Stockholm: an archipelago city with breathing room
Stockholm is physically beautiful in a way that’s hard to photograph well. It’s the water everywhere, the way each island has its own personality, and the fact that you can be in a pine forest within 20 minutes of the city centre. We always came back from Stockholm feeling slightly calmer than when we arrived, which is not something we say about many capitals.
Copenhagen: a city that moves at cycling pace
Copenhagen hits differently. It’s denser, busier on the surface, and the cycling culture is genuinely intense — the bike lanes are wider than the car lanes in some places, and locals use them with absolute purpose. The food scene is extraordinary at every price point. We ate one of the best meals of our lives at a neighbourhood place with no Michelin stars and a hand-written menu. Copenhagen rewards curiosity more immediately than Stockholm does.
Getting there and getting around both cities
From Rovaniemi, both capitals are under three hours by flight — Stockholm often faster. From most of northern Europe, Copenhagen is the better international hub. From Helsinki, there’s a ferry option to Stockholm that we’d genuinely recommend as a travel experience in itself.
Stockholm logistics
- Airport to centre: Arlanda Express takes 20 minutes, costs around 330 SEK (~€28). Or take the slower commuter train for a third of the price.
- Getting around: Stockholm’s metro (T-bana) covers the city well and the stations are famously decorated — worth riding just for the art. Ferry boats connect islands and double as sightseeing.
- Best base: Södermalm for atmosphere and prices; Gamla Stan for the postcard experience; Östermalm if budget isn’t a concern.
- Day trips: Drottningholm Palace (30 min by boat), Vaxholm in the archipelago, Uppsala by train.
Copenhagen logistics
- Airport to centre: Metro takes 15 minutes to Central Station. One of the most convenient airport connections in Europe.
- Getting around: Rent a bike within the first hour — seriously. The city is almost entirely flat and the cycling infrastructure is world-class.
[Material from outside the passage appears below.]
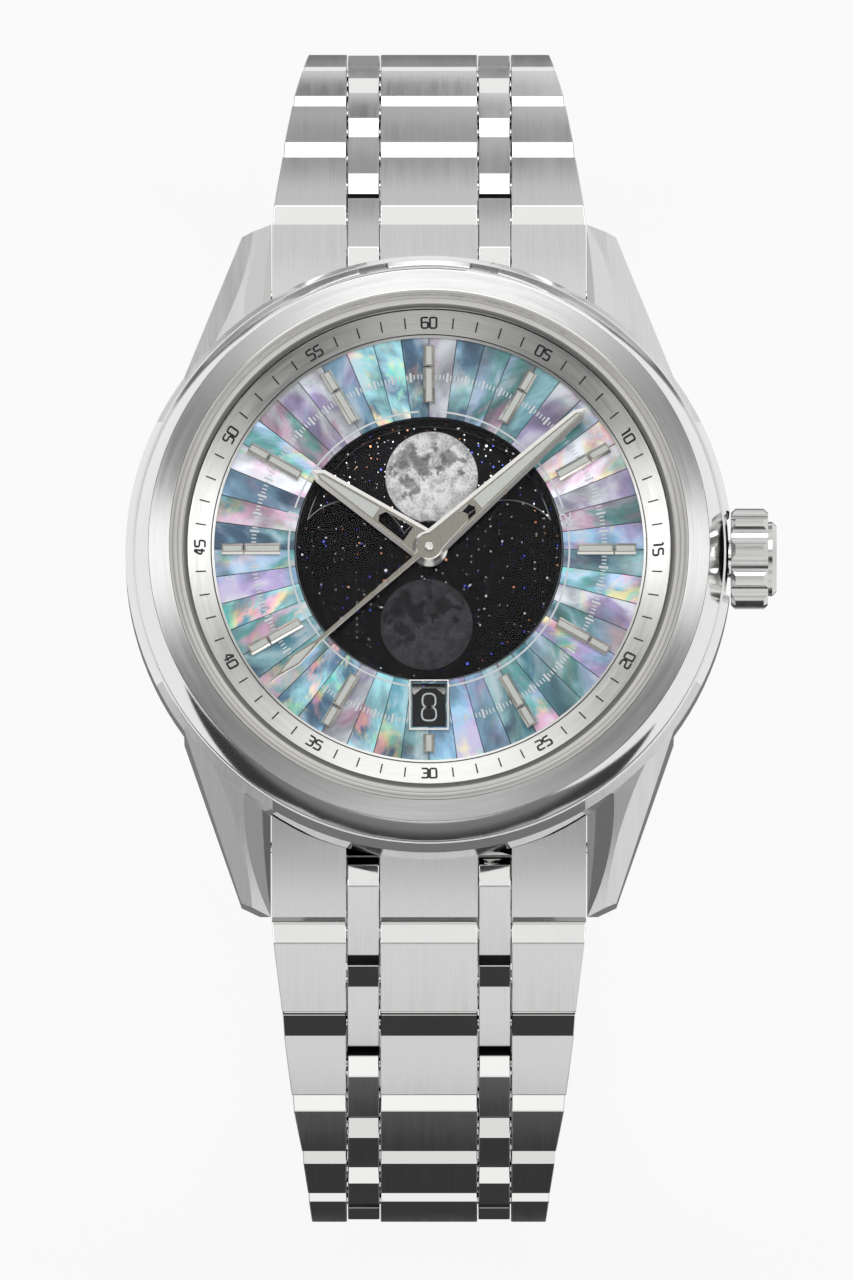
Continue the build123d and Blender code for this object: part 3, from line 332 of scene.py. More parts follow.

Metro covers what bikes can’t.
- Best base: Vesterbro for local feel and good coffee; Nørrebro for multicultural energy; the city centre for convenience.
- Day trips: Helsingør and Kronborg Castle (45 min by train), Roskilde Viking Museum, Malmö in Sweden (35 min by train over the Øresund Bridge).
Related read Planning your first Nordic trip? Our coolcation guide breaks down why Scandinavia is the smartest summer destination choice in 2026 — and which country suits which type of traveller.
Stockholm vs Copenhagen at a glance
Capital of Sweden — population 1M+ metro — built across 14 islands — currency: SEK (Swedish krona) — language: Swedish — most English-friendly capital in Scandinavia — average summer high: 22°C — best visited: May–September — 3 days minimum, 5 ideal.
Capital of Denmark — population 800K city / 1.3M metro — built on two islands (Sjælland and Amager) — currency: DKK (Danish krone) — language: Danish — average summer high: 20°C — best visited: May–September — 3 days minimum, 5 days to eat properly.
You want old-town cobblestones + island-hopping + green spaces + slightly lower costs. Better for families and first-time Nordic visitors. The archipelago alone justifies the trip in summer.
Food is central to your trip, you love cycling, or you’ve already done Stockholm. Copenhagen’s dining culture — from hot dog stands (pølsevogn) to New Nordic fine dining — is unlike anything else in Scandinavia.
You have 7+ days and can afford it. Stockholm and Copenhagen are connected by direct flights (1h10m) and there’s even an overnight train option. Many travellers combine them into a single Scandinavian loop.
Stockholm: €80–130/day (accommodation + food + transport + one activity). Copenhagen: €95–150/day. Both are expensive by European standards — but both are manageable if you eat at markets and lunch spots rather than dinner restaurants.